Reporting Lisa Fielding
CHICAGO (WBBM) — Dozens of undocumented students from Chicago let their voices be heard as they held signs in support of the dream act.
“What we want? The Dream Act. When do we want it? Now.”
The Development, Relief and Education for Alien Minors Act or the DREAM Act would allow thousands of young people who attend college or join the military to become legal U.S citizens.
David Morales says he has no future without it. “Under this current situation, it’s difficult for me to attend college or universities because I can’t qualify for financial aid because I don’t have a social security number.”
21-year old Ernesto was born in Mexico City and came to the United States with his parents when he was 10. He says he’s tried to enlist in the military 14 times and has been turned away each time. “I was born in Mexico, but this is my country. I have lived in this country, I’ve studied in this country and I’ve worked in this country. It’s my country just as much as any citizen.”
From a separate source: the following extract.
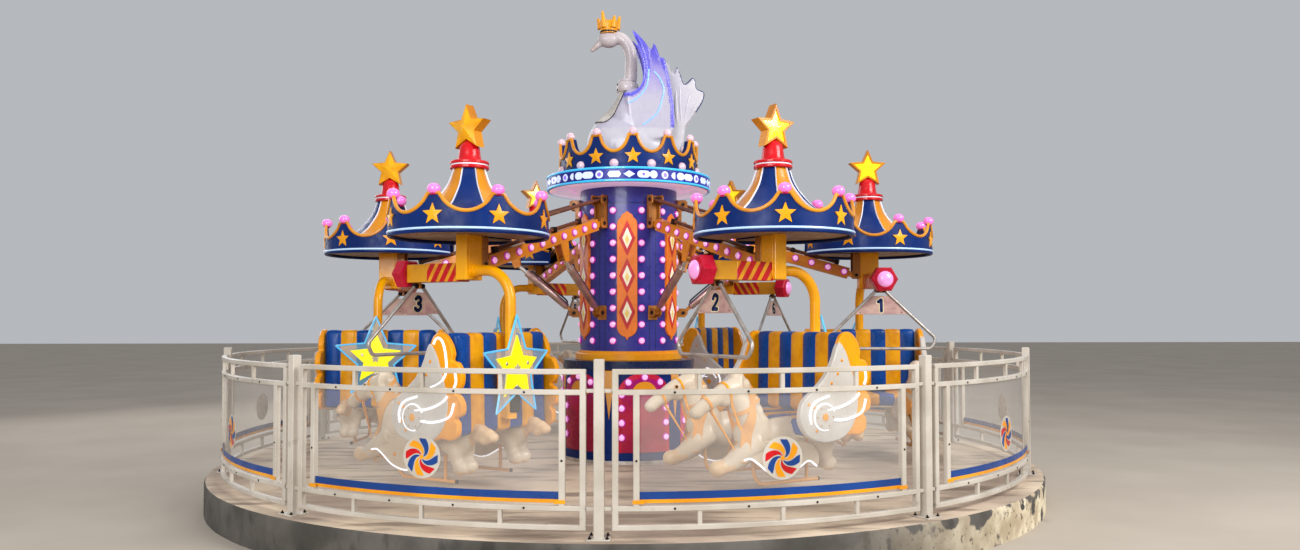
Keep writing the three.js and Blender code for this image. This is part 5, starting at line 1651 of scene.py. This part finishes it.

Supporters like Alderman George Cardenas say the legislation would improve the economy, bolster the national defense and create a positive momentum towards comprehensive immigration reform. “I think it’s time for American to recognize that these young people mean well, they want to contribute.”
But some Republicans oppose the bill. Conservatives say the DREAM Act encourages people to break the law yet some military leaders support it because of the recruitment potential.
The group is holding an overnight vigil in front of Republican Headquarters on Randolph. They say they plan on staying there until the bill comes up for a vote in the Senate. The bill is up for a vote Tuesday as part of the a Department of Defense Authorization Bill.